TASK GOAL: Reproduce all of the data word for word.

MATERIAL:

⁂

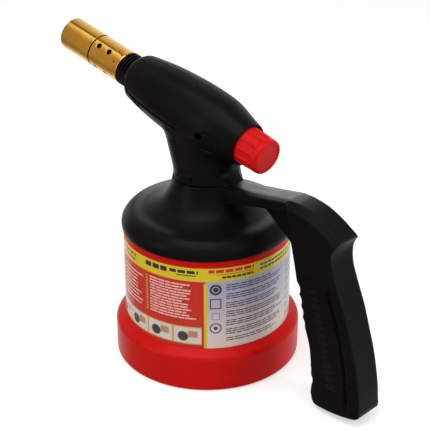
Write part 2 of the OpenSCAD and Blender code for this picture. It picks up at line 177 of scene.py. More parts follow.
class Section:
    """Signed distance to a closed outline in a plane, worked out on a grid and read between its points."""

    def __init__(self, outline, margin=8.0, step=0.12):
        points = np.array(outline, float)
        self.low, self.step = points.min(0) - margin, step
        high = points.max(0) + margin
        x = np.arange(self.low[0], high[0], step)[:, None]
        y = np.arange(self.low[1], high[1], step)[None, :]
        nearest = np.full((x.size, y.size), 1e12)
        inside = np.zeros(nearest.shape, bool)
        for (x0, y0), (x1, y1) in zip(points, np.roll(points, -1, 0)):
            dx, dy = x1 - x0, y1 - y0
            if dx == 0 and dy == 0:
                continue
            t = np.clip(((x - x0) * dx + (y - y0) * dy) / (dx * dx + dy * dy), 0, 1)
            nearest = np.minimum(nearest, (x - x0 - t * dx) ** 2 + (y - y0 - t * dy) ** 2)
            if dy != 0:
                inside ^= ((y0 > y) != (y1 > y)) & (x < x0 + (y - y0) * dx / dy)
        self.table = (np.sqrt(nearest) * np.where(inside, -1, 1)).astype(np.float32)

    def __call__(self, x, y):
        count = np.array(self.table.shape) - 1.001
        gx, gy = (x - self.low[0]) / self.step, (y - self.low[1]) / self.step
        cx, cy = np.clip(gx, 0, count[0]), np.clip(gy, 0, count[1])
        i, j = cx.astype(np.int32), cy.astype(np.int32)
        fx, fy = cx - i, cy - j
        t = self.table
        lower = t[i, j] * (1 - fx) + t[i + 1, j] * fx
        upper = t[i, j + 1] * (1 - fx) + t[i + 1, j + 1] * fx
        return lower * (1 - fy) + upper * fy + np.hypot(gx - cx, gy - cy) * self.step


def on_axis(x, y, z):
    """Station, distance towards the underside and radius about the tilted axis."""
    u = (x - CROSSING[0]) * AXIS[0] + (z - CROSSING[2]) * AXIS[2]
    down = (x - CROSSING[0]) * UNDER[0] + (z - CROSSING[2]) * UNDER[2]
    return u, down, np.hypot(down, y)


def slab(value, low, high):
    """Distance to the space where value lies between low and high."""
    return np.abs(value - (low + high) / 2) - (high - low) / 2


def extruded(flat, width, edge):
    """A flat distance extruded to a width given as distance from its faces, with its edges rounded."""
    a, b = flat + edge, width + edge
    return np.minimum(np.maximum(a, b), 0) + np.hypot(np.maximum(a, 0), np.maximum(b, 0)) - edge


# ---- from fields and outlines to meshes


def surface_mesh(field, low, high, step):
    """Points, quads and normals of the surface where the field is zero: one point in each cell it crosses."""
    low = np.array(low, float)
    counts = np.ceil((np.array(high, float) - low) / step).astype(int) + 1
    x, y, z = (low[a] + step * np.arange(counts[a]) for a in range(3))
    values = np.empty(tuple(counts), np.float32)
    for start in range(0, counts[0], 24):
        part = slice(start, min(start + 24, counts[0]))
        values[part] = field(x[part, None, None], y[None, :, None], z[None, None, :])
    inside = values < 0

    # Each grid edge with one end inside gives a quad between the four cells round it
    rings, crossings = [], []
    weights = np.array([1, counts[0], counts[0] * counts[1]])
    for a in range(3):
        b, c = (a + 1) % 3, (a + 2) % 3
        first = [slice(None)] * 3
        second = [slice(None)] * 3
        first[a], second[a] = slice(0, -1), slice(1, None)
        edges = np.argwhere(inside[tuple(first)] != inside[tuple(second)])
        following = edges.copy()
        following[:, a] += 1
        v0, v1 = values[tuple(edges.T)], values[tuple(following.T)]
        crossing = edges.astype(float)
        crossing[:, a] += v0 / (v0 - v1)
        cells = np.repeat(edges[:, None, :], 4, 1)
        cells[:, 1:3, b] -= 1
        cells[:, 2:4, c] -= 1
        ring = cells @ weights
        ring[v0 > 0] = ring[v0 > 0][:, ::-1]
        rings.append(ring)
        crossings.append(crossing)
    rings, crossings = np.concatenate(rings), np.concatenate(crossings)
    _, index = np.unique(rings, return_inverse=True)
    quads = index.reshape(-1, 4)
    corners = quads.ravel()
    share = np.bincount(corners)
    middles = [np.bincount(corners, np.repeat(crossings[:, k], 4)) / share for k in range(3)]
    points = low + np.stack(middles, 1) * step

    # The points move onto the surface itself
    for _ in range(4):
        value, slope = slopes(field, points, 0.08)
        move = value[:, None] * slope / np.maximum((slope**2).sum(1), 0.2)[:, None]
        length = np.linalg.norm(move, axis=1)
        points -= 0.8 * move * np.minimum(1, 0.4 * step / np.maximum(length, 1e-9))[:, None]
    normals = slopes(field, points, 0.2)[1]
    return points, quads, normals / np.linalg.norm(normals, axis=1)[:, None]


def slopes(field, points, reach):
    """The field's value and slope at each point."""
    slope = np.empty_like(points)
    for k in range(3):
        step = np.zeros(3)
        step[k] = reach
        ahead, behind = points + step, points - step
        slope[:, k] = (field(*ahead.T) - field(*behind.T)) / (2 * reach)
    return field(*points.T), slope


def lathe_mesh(points, normals, segments=160):
    """A closed outline of (radius, height) points turned about +Z."""
    angle = np.arange(segments) * 2 * math.pi / segments
    c, s = np.cos(angle)[:, None], np.sin(angle)[:, None]
    n = len(points)

    def turned(p):
        out, up = p[None, :, 0], np.broadcast_to(p[None, :, 1], (segments, n))
        return np.stack([out * c, out * s, up], 2)

    i, k = np.meshgrid(np.arange(segments), np.arange(n), indexing="ij")
    j, m = (i + 1) % segments, (k + 1) % n
    quads = np.stack([i * n + k, j * n + k, j * n + m, i * n + m], 2).reshape(-1, 4)
    return turned(points).reshape(-1, 3), quads, turned(normals).reshape(-1, 3)


def along_axis(points, quads, normals):
    """A mesh built in (underside, y, station), put in its place in the frame."""
    turn = np.stack([UNDER, [0.0, 1.0, 0.0], AXIS])
    return points @ turn + CROSSING, quads, normals @ turn


def joined(*parts):
    """Several (points, quads, normals) as one."""
    points = np.concatenate([p for p, _, _ in parts])
    normals = np.concatenate([n for _, _, n in parts])
    starts = np.cumsum([0] + [len(p) for p, _, _ in parts])
    quads = np.concatenate([q + start for (_, q, _), start in zip(parts, starts)])
    return points, quads, normals


def mirrored(points, quads, normals):
    """The same mesh on the other side of the plane y = 0."""
    flip = np.array([1, -1, 1])
    return points * flip, quads[:, ::-1], normals * flip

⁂

SOLUTION TO THIS EXERCISE:
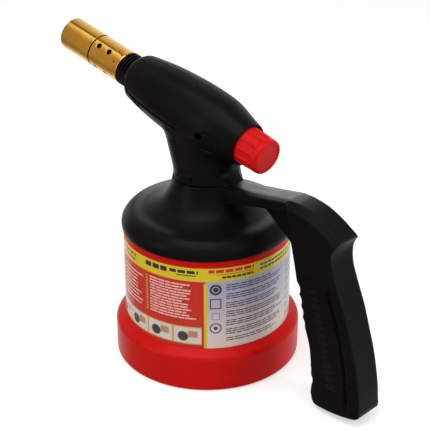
Write part 2 of the OpenSCAD and Blender code for this picture. It picks up at line 177 of scene.py. More parts follow.
class Section:
    """Signed distance to a closed outline in a plane, worked out on a grid and read between its points."""

    def __init__(self, outline, margin=8.0, step=0.12):
        points = np.array(outline, float)
        self.low, self.step = points.min(0) - margin, step
        high = points.max(0) + margin
        x = np.arange(self.low[0], high[0], step)[:, None]
        y = np.arange(self.low[1], high[1], step)[None, :]
        nearest = np.full((x.size, y.size), 1e12)
        inside = np.zeros(nearest.shape, bool)
        for (x0, y0), (x1, y1) in zip(points, np.roll(points, -1, 0)):
            dx, dy = x1 - x0, y1 - y0
            if dx == 0 and dy == 0:
                continue
            t = np.clip(((x - x0) * dx + (y - y0) * dy) / (dx * dx + dy * dy), 0, 1)
            nearest = np.minimum(nearest, (x - x0 - t * dx) ** 2 + (y - y0 - t * dy) ** 2)
            if dy != 0:
                inside ^= ((y0 > y) != (y1 > y)) & (x < x0 + (y - y0) * dx / dy)
        self.table = (np.sqrt(nearest) * np.where(inside, -1, 1)).astype(np.float32)

    def __call__(self, x, y):
        count = np.array(self.table.shape) - 1.001
        gx, gy = (x - self.low[0]) / self.step, (y - self.low[1]) / self.step
        cx, cy = np.clip(gx, 0, count[0]), np.clip(gy, 0, count[1])
        i, j = cx.astype(np.int32), cy.astype(np.int32)
        fx, fy = cx - i, cy - j
        t = self.table
        lower = t[i, j] * (1 - fx) + t[i + 1, j] * fx
        upper = t[i, j + 1] * (1 - fx) + t[i + 1, j + 1] * fx
        return lower * (1 - fy) + upper * fy + np.hypot(gx - cx, gy - cy) * self.step


def on_axis(x, y, z):
    """Station, distance towards the underside and radius about the tilted axis."""
    u = (x - CROSSING[0]) * AXIS[0] + (z - CROSSING[2]) * AXIS[2]
    down = (x - CROSSING[0]) * UNDER[0] + (z - CROSSING[2]) * UNDER[2]
    return u, down, np.hypot(down, y)


def slab(value, low, high):
    """Distance to the space where value lies between low and high."""
    return np.abs(value - (low + high) / 2) - (high - low) / 2


def extruded(flat, width, edge):
    """A flat distance extruded to a width given as distance from its faces, with its edges rounded."""
    a, b = flat + edge, width + edge
    return np.minimum(np.maximum(a, b), 0) + np.hypot(np.maximum(a, 0), np.maximum(b, 0)) - edge


# ---- from fields and outlines to meshes


def surface_mesh(field, low, high, step):
    """Points, quads and normals of the surface where the field is zero: one point in each cell it crosses."""
    low = np.array(low, float)
    counts = np.ceil((np.array(high, float) - low) / step).astype(int) + 1
    x, y, z = (low[a] + step * np.arange(counts[a]) for a in range(3))
    values = np.empty(tuple(counts), np.float32)
    for start in range(0, counts[0], 24):
        part = slice(start, min(start + 24, counts[0]))
        values[part] = field(x[part, None, None], y[None, :, None], z[None, None, :])
    inside = values < 0

    # Each grid edge with one end inside gives a quad between the four cells round it
    rings, crossings = [], []
    weights = np.array([1, counts[0], counts[0] * counts[1]])
    for a in range(3):
        b, c = (a + 1) % 3, (a + 2) % 3
        first = [slice(None)] * 3
        second = [slice(None)] * 3
        first[a], second[a] = slice(0, -1), slice(1, None)
        edges = np.argwhere(inside[tuple(first)] != inside[tuple(second)])
        following = edges.copy()
        following[:, a] += 1
        v0, v1 = values[tuple(edges.T)], values[tuple(following.T)]
        crossing = edges.astype(float)
        crossing[:, a] += v0 / (v0 - v1)
        cells = np.repeat(edges[:, None, :], 4, 1)
        cells[:, 1:3, b] -= 1
        cells[:, 2:4, c] -= 1
        ring = cells @ weights
        ring[v0 > 0] = ring[v0 > 0][:, ::-1]
        rings.append(ring)
        crossings.append(crossing)
    rings, crossings = np.concatenate(rings), np.concatenate(crossings)
    _, index = np.unique(rings, return_inverse=True)
    quads = index.reshape(-1, 4)
    corners = quads.ravel()
    share = np.bincount(corners)
    middles = [np.bincount(corners, np.repeat(crossings[:, k], 4)) / share for k in range(3)]
    points = low + np.stack(middles, 1) * step

    # The points move onto the surface itself
    for _ in range(4):
        value, slope = slopes(field, points, 0.08)
        move = value[:, None] * slope / np.maximum((slope**2).sum(1), 0.2)[:, None]
        length = np.linalg.norm(move, axis=1)
        points -= 0.8 * move * np.minimum(1, 0.4 * step / np.maximum(length, 1e-9))[:, None]
    normals = slopes(field, points, 0.2)[1]
    return points, quads, normals / np.linalg.norm(normals, axis=1)[:, None]


def slopes(field, points, reach):
    """The field's value and slope at each point."""
    slope = np.empty_like(points)
    for k in range(3):
        step = np.zeros(3)
        step[k] = reach
        ahead, behind = points + step, points - step
        slope[:, k] = (field(*ahead.T) - field(*behind.T)) / (2 * reach)
    return field(*points.T), slope


def lathe_mesh(points, normals, segments=160):
    """A closed outline of (radius, height) points turned about +Z."""
    angle = np.arange(segments) * 2 * math.pi / segments
    c, s = np.cos(angle)[:, None], np.sin(angle)[:, None]
    n = len(points)

    def turned(p):
        out, up = p[None, :, 0], np.broadcast_to(p[None, :, 1], (segments, n))
        return np.stack([out * c, out * s, up], 2)

    i, k = np.meshgrid(np.arange(segments), np.arange(n), indexing="ij")
    j, m = (i + 1) % segments, (k + 1) % n
    quads = np.stack([i * n + k, j * n + k, j * n + m, i * n + m], 2).reshape(-1, 4)
    return turned(points).reshape(-1, 3), quads, turned(normals).reshape(-1, 3)


def along_axis(points, quads, normals):
    """A mesh built in (underside, y, station), put in its place in the frame."""
    turn = np.stack([UNDER, [0.0, 1.0, 0.0], AXIS])
    return points @ turn + CROSSING, quads, normals @ turn


def joined(*parts):
    """Several (points, quads, normals) as one."""
    points = np.concatenate([p for p, _, _ in parts])
    normals = np.concatenate([n for _, _, n in parts])
    starts = np.cumsum([0] + [len(p) for p, _, _ in parts])
    quads = np.concatenate([q + start for (_, q, _), start in zip(parts, starts)])
    return points, quads, normals


def mirrored(points, quads, normals):
    """The same mesh on the other side of the plane y = 0."""
    flip = np.array([1, -1, 1])
    return points * flip, quads[:, ::-1], normals * flip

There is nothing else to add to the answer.